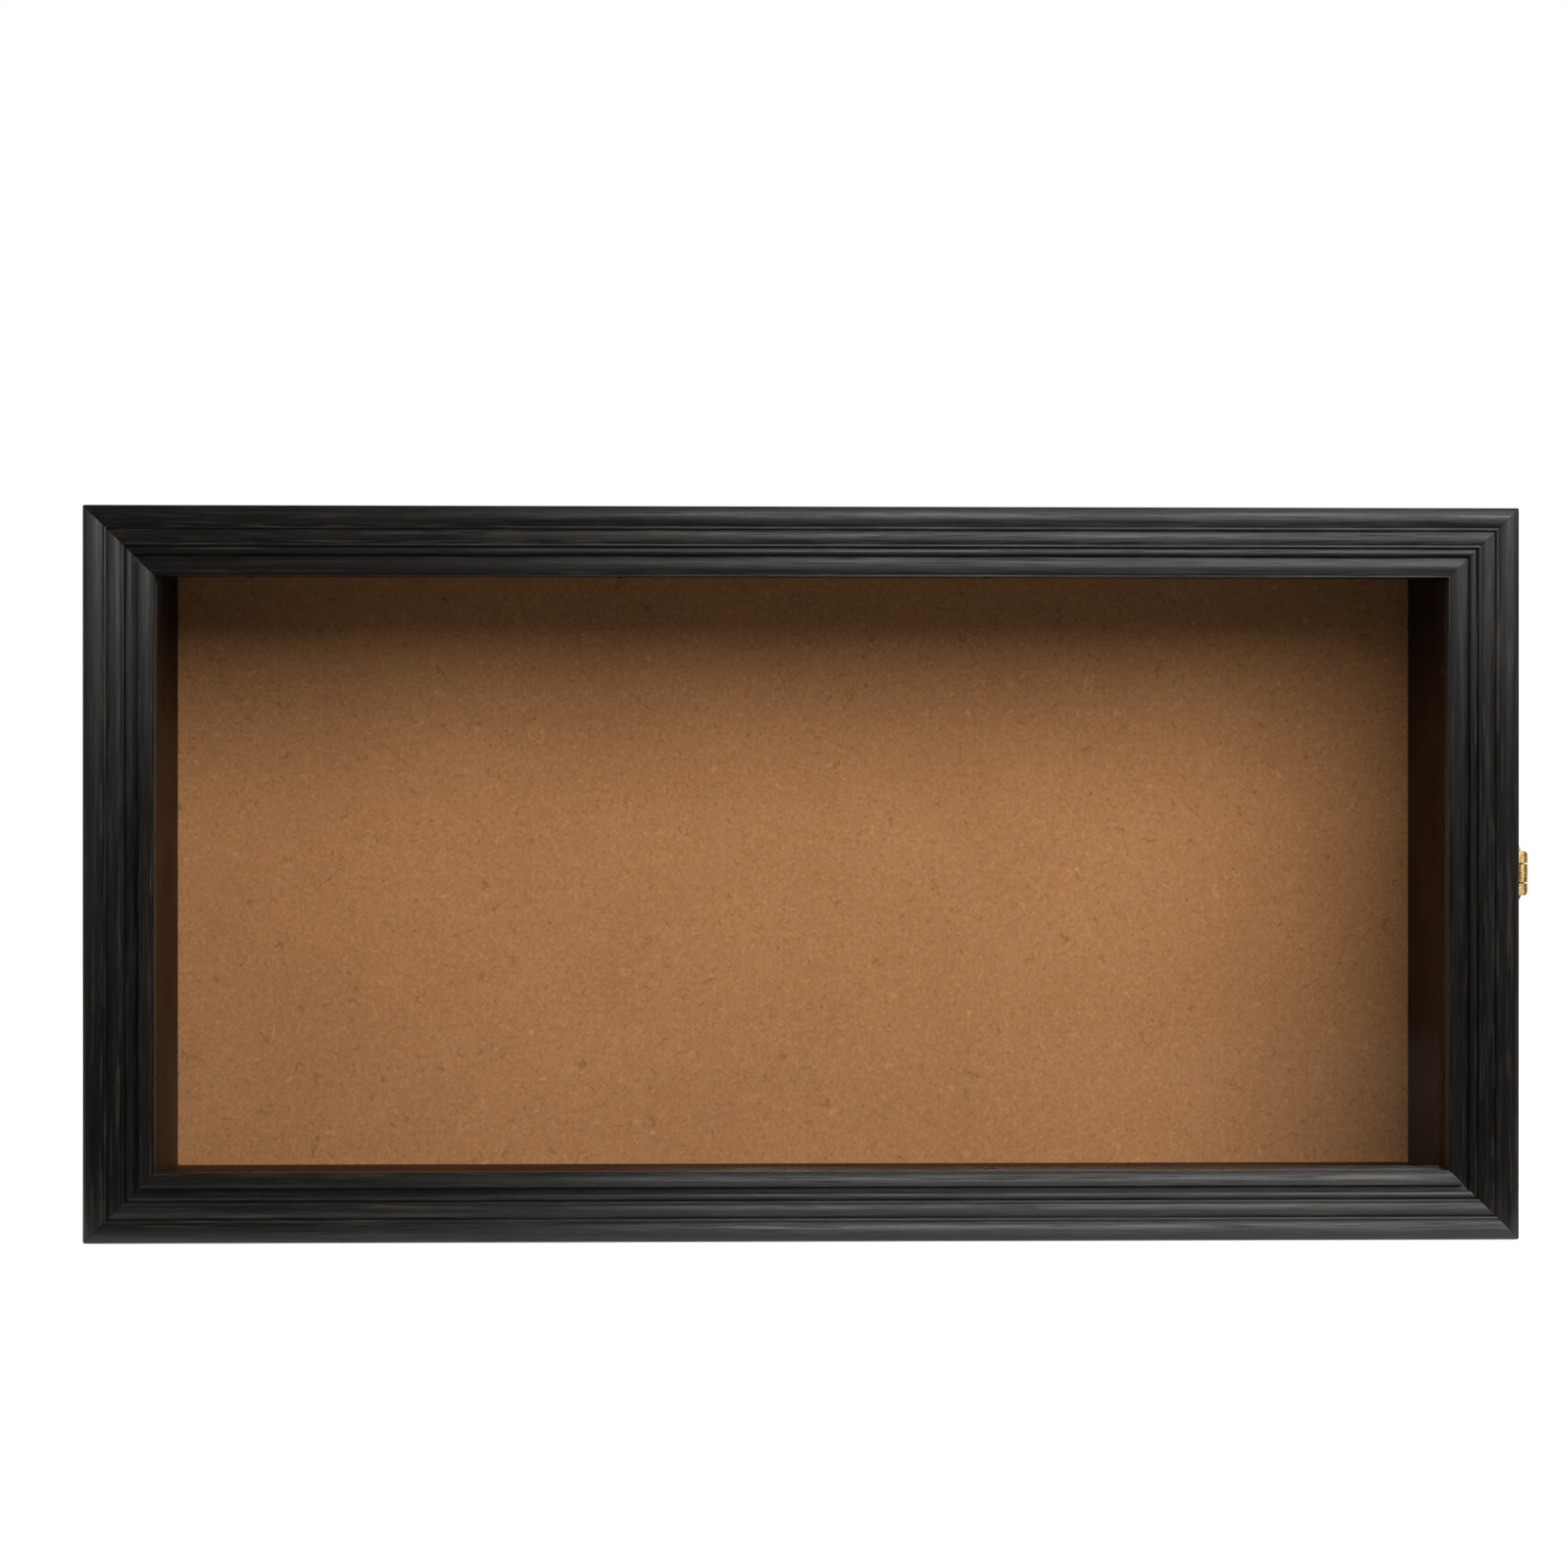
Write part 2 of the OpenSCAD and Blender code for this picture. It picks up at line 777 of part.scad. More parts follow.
module clasp_door_plate() {
    color(brass)
        difference() {
            union() {
                side_plate(clasp_x, door_plate_end - door_plate_l, door_plate_end, door_plate_w);
                for (end = [0, 1])
                    translate([clasp_pin_x, clasp_pin_y, clasp_z]) mirror([0, 0, end]) clasp_lug();
            }
            translate([clasp_pin_x, clasp_pin_y, clasp_z])
                cylinder(r = clasp_pin_r + pin_gap, h = 3 * lug_end, center = true);
            door_nail_places() nail_hole(clasp_nail_r, clasp_nail_l);
        }
}

module door_nail_places() {
    for (z = [-door_nail_z, door_nail_z])
        translate([clasp_x + brass_t, door_nail_y, clasp_z + z]) rotate([0, -90, 0]) children();
}

// A nail with a domed head
module domed_nail() {
    dome = arc_radius(2 * clasp_nail_head_r, clasp_nail_head_t);
    shank(clasp_nail_r, clasp_nail_l);
    intersection() {
        translate([0, 0, dome - clasp_nail_head_t]) sphere(dome);
        translate([0, 0, -clasp_nail_head_t]) cylinder(r = clasp_nail_head_r, h = clasp_nail_head_t);
    }
}

module clasp_door_nails() {
    color(brass) door_nail_places() domed_nail();
}

module clasp_pin() {
    color(steel)
        translate([clasp_pin_x, clasp_pin_y, clasp_z])
            cylinder(r = clasp_pin_r, h = 2 * lug_end - swing_gap, center = true);
}

// Outline of the lever seen from the side of the case: wide at the pin, with a rounded bill
module lever_outline() {
    half = lever_w / 2 - shoulder_r;
    bill = bill_w / 2 - bill_r;
    end = lever_front + lever_l - bill_r;
    shoulder = lever_front + shoulder_l;
    polygon(concat(
        [[lever_front, -lever_w / 2]],
        arc([shoulder, -half], shoulder_r, -90, -40, 4),
        arc([end, -bill], bill_r, -90, 0, 6),
        arc([end, bill], bill_r, 0, 90, 6),
        arc([shoulder, half], shoulder_r, 40, 90, 4),
        [[lever_front, lever_w / 2]]
    ));
}

// Lever: an arched sheet over the catch, hung on the pin by a strap and a knuckle
module clasp_lever() {
    arch_x = lever_crown - lever_r;
    color(brass)
        difference() {
            union() {
                intersection() {
                    translate([lever_lift, 0, clasp_z])
                        rotate([90, 0, 90]) linear_extrude(2 * lever_rise) lever_outline();
                    translate([arch_x, lever_front - past, clasp_z])
                        rotate([-90, 0, 0])
                            difference() {
                                cylinder(r = lever_r, h = lever_l + 2 * past);
                                translate([0, 0, -past])
                                    cylinder(r = lever_r - brass_t, h = lever_l + 4 * past);
                            }
                }
                translate([lever_crown - strap_drop - strap_t, clasp_pin_y, clasp_z - middle_knuckle / 2])
                    cube([strap_t, lever_front - clasp_pin_y + brass_t, middle_knuckle]);
                translate([clasp_pin_x, clasp_pin_y, clasp_z])
                    cylinder(r = clasp_barrel_r, h = middle_knuckle, center = true);
                translate([lever_crown - brass_t / 2, lever_front + lever_l - roll_r / 2, clasp_z])
                    cylinder(r = roll_r, h = bill_w - 2 * bill_r, center = true);
                translate([lever_crown - brass_t - nib_d + nib_r, lever_front + lever_l / 2, clasp_z])
                    intersection() {
                        sphere(nib_r);
                        translate([-2 * nib_r, -nib_r, -nib_r])
                            cube([nib_r + nib_d + brass_t / 2, 2 * nib_r, 2 * nib_r]);
                    }
            }
            translate([clasp_pin_x, clasp_pin_y, clasp_z])
                cylinder(r = clasp_pin_r + pin_gap, h = 2 * middle_knuckle, center = true);
        }
}

// Catch: a plate on the case with a pressed bump under the lever
module clasp_catch_plate() {
    r = arc_radius(bump_l, bump_rise);
    middle = catch_start + catch_l / 2;
    color(brass)
        difference() {
            union() {
                side_plate(case_w / 2, catch_start, catch_start + catch_l, catch_w);
                intersection() {
                    translate([case_w / 2 + bump_rise - r, middle, clasp_z])
                        difference() {
                            cylinder(r = r, h = bump_w, center = true);
                            cylinder(r = r - brass_t, h = 2 * bump_w, center = true);
                        }
                    translate([case_w / 2 + brass_t / 2, middle - bump_l, clasp_z - bump_w])
                        cube([2 * bump_rise, 2 * bump_l, 2 * bump_w]);
                }
            }
            catch_nail_places() nail_hole(clasp_nail_r, clasp_nail_l);
        }
}

module catch_nail_places() {
    for (z = [-catch_nail_z, catch_nail_z])
        translate([case_w / 2 + brass_t, catch_start + catch_l / 2, clasp_z + z])
            rotate([0, -90, 0]) children();
}

module clasp_catch_nails() {
    color(brass) catch_nail_places() domed_nail();
}

case_top();
case_bottom();
case_left_side();
case_right_side();
liner_top();
liner_bottom();
liner_left();
liner_right();
pinning_board();
back_panel();
back_panel_brads();
sawtooth_hanger();
hanger_nails();
door_top_rail();
door_bottom_rail();
door_left_stile();
door_right_stile();
door_corner_nails();
glass_pane();
glazing_bead_top();
glazing_bead_bottom();
glazing_bead_left();
glazing_bead_right();
glazing_pins();
upper_hinge_case_leaf();
upper_hinge_door_leaf();
upper_hinge_pin();
lower_hinge_case_leaf();
lower_hinge_door_leaf();
lower_hinge_pin();
hinge_case_screws();
hinge_door_screws();
clasp_door_plate();
clasp_door_nails();
clasp_pin();
clasp_lever();
clasp_catch_plate();
clasp_catch_nails();
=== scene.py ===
import math

import bpy
from mathutils import Euler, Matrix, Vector


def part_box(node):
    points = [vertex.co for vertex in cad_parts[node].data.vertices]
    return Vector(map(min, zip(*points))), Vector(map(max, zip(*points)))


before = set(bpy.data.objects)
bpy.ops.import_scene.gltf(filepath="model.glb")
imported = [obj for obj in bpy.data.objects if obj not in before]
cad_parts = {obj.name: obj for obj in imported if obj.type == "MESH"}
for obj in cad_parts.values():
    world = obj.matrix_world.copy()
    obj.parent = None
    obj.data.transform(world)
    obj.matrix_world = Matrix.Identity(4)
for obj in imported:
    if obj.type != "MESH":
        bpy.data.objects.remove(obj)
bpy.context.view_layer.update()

# A millimetre in metres
MM = 0.001

# Where the front of the door's moulding is, along Y
DOOR_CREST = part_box("door_top_rail")[0].y
# How deep behind that front the moulding's crests are rubbed
RUBBED_DEPTH = 0.25 * MM

# The camera: where it stands, how far it turns towards the clasp in degrees, its lens and sensor
# in millimetres, and where it starts to see
CAMERA_PLACE = (-30.7 * MM, -1017.5 * MM, 114.0 * MM)
CAMERA_TURN = -1.487
CAMERA_LENS = 79.475
CAMERA_SENSOR = 36
CAMERA_SHIFT_UP = 0.031
CAMERA_NEAR = 10 * MM

# The soft boxes, each a place, a width and height, and a power: the key lamp in front of the case,
# above and to the right, a weaker one far to the left, and one behind for the back and top
LAMP_AIM = (0.0, 0.0, 0.10)
KEY_LAMP = ((0.38, -0.86, 0.56), (0.94, 0.60), 15.6)
LEFT_LAMP = ((-0.80, -0.95, 0.45), (0.40, 0.50), 1.6)
BACK_LAMP = ((-0.9, 1.5, 1.0), (1.4, 0.9), 12.0)

# How bright the studio is in front of the case and behind it, where white is 1, how much of the
# dim front shows in polished surfaces, and the directions along Y between which front turns to rear
FRONT_GLOW = 0.035
REAR_GLOW = 0.6
FRONT_SHINE = 0.15
REAR_EDGE = (-0.35, 0.5)

# The floor: how far it reaches, and the glow that brings it to white where the lamps light it
FLOOR_REACH = 6.0
FLOOR_COLOUR = (0.86, 0.86, 0.85, 1)
FLOOR_GLOW = 0.72
# The distances between which the floor turns to plain white
FLOOR_FADE = (0.7, 2.2)
# Polished surfaces see the floor white behind the door's front, and dark from this far before it
FLOOR_SHINE_END = 0.05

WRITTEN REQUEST
Exactly and only the lines from the line with "obj.parent = None" to the line with "BACK_LAMP = ((-0.9, 1.5, 1.0), (1.4, 0.9), 12.0)", both included, are to be printed.

EXPECTED OUTPUT
    obj.parent = None
    obj.data.transform(world)
    obj.matrix_world = Matrix.Identity(4)
for obj in imported:
    if obj.type != "MESH":
        bpy.data.objects.remove(obj)
bpy.context.view_layer.update()

# A millimetre in metres
MM = 0.001

# Where the front of the door's moulding is, along Y
DOOR_CREST = part_box("door_top_rail")[0].y
# How deep behind that front the moulding's crests are rubbed
RUBBED_DEPTH = 0.25 * MM

# The camera: where it stands, how far it turns towards the clasp in degrees, its lens and sensor
# in millimetres, and where it starts to see
CAMERA_PLACE = (-30.7 * MM, -1017.5 * MM, 114.0 * MM)
CAMERA_TURN = -1.487
CAMERA_LENS = 79.475
CAMERA_SENSOR = 36
CAMERA_SHIFT_UP = 0.031
CAMERA_NEAR = 10 * MM

# The soft boxes, each a place, a width and height, and a power: the key lamp in front of the case,
# above and to the right, a weaker one far to the left, and one behind for the back and top
LAMP_AIM = (0.0, 0.0, 0.10)
KEY_LAMP = ((0.38, -0.86, 0.56), (0.94, 0.60), 15.6)
LEFT_LAMP = ((-0.80, -0.95, 0.45), (0.40, 0.50), 1.6)
BACK_LAMP = ((-0.9, 1.5, 1.0), (1.4, 0.9), 12.0)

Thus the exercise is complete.